The guidelines also call for retailers to issue tickets corresponding to the number of hot items that they have in stock to customers waiting in line. That, experts say, could avert temper flareups often sparked when shoppers discover that the item for which they waited for hours is sold out.
“If I have 50 laptops, I’ll have 50 tickets,” said Robert Delissio, general manager of Best Buy in the Columbia Heights neighborhood in Northwest Washington. The retailer, he said, has been using the ticketing system for a few years.
“There’s no reason to rush the door,” he added. “If you have the ticket, the product is secure.”
Wal-Mart spokeswoman Daphne Moore said the retailer has developed new guidelines based on extensive consultation with sports and entertainment experts. Hot items will be placed in several locations, instead of just one, to allow for better crowd flow.
“Promotional items will be placed allowing folks to line up (in several areas) that aren’t as busy,” Moore said.
Target is airing commercials promoting the idea that waiting in a predawn line isn’t the ultimate Black Friday experience – great deals can be had throughout the day even for those who opt to sleep in.

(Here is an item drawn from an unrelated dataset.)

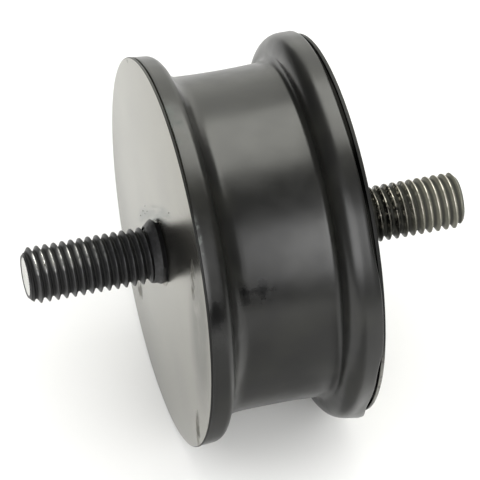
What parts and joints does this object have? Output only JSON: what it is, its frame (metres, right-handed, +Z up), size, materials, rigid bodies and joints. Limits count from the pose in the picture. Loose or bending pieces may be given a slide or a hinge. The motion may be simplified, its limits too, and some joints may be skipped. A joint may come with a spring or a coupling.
{
  "type": "radiator mount",
  "caption": "Round rubber radiator mount: a waisted rubber body bonded between steel end plates, with a threaded stud standing out of each end.",
  "frame": {"origin": "middle of the rubber body on the stud axis, halfway between the outer faces of the plates", "axes": "+X along the stud axis, out of the back stud; the front stud points to -X; +Z up with the mount lying on its flanges"},
  "size_m": [0.0774, 0.068, 0.068],
  "materials": {
    "rubber": "black natural rubber, compression moulded, satin",
    "plate": "mild steel, zinc plated, satin",
    "front_stud": "steel, rolled thread, black phosphated",
    "back_stud": "steel, rolled thread, dulled zinc"
  },
  "bodies": {
    "root": {"rubber_body": "rubber", "front_plate": "plate", "front_stud": "front_stud", "back_plate": "plate", "back_stud": "back_stud"}
  },
  "joints": []
}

The specter of out-of-control crowds made a deep impresssion last year, so much so that even a local AAA official who normally sticks to sharing safe parking tips on Black Friday offered ideas on safety in the stores. John B. Townsend II, manager of government and public affairs, fired off a news release on Tuesday titled “Survival Tips to Avoid Being Trampled By Out-of-Control Shoppers.”
He suggested that shoppers be proactive in protecting themselves from stampedes. He said shoppers caught in a surging crowd should go in the direction of the throng, then slowly work their way sideways to any open space. Shoppers who fall, he said, should not lay on their backs or stomachs but curl into a ball and try to crawl in the direction of the crowd.
Better yet, Townsend said, consumers should go shopping with a buddy who could rescue them if they get into trouble.
Shoppers “get into an emotional frenzy like sharks and will literally run over their mothers to get to a bargain,” Townsend said in an interview. “I don’t think think anyone goes out to get into a fist fight, slapped, cursed out or shot but it happens.”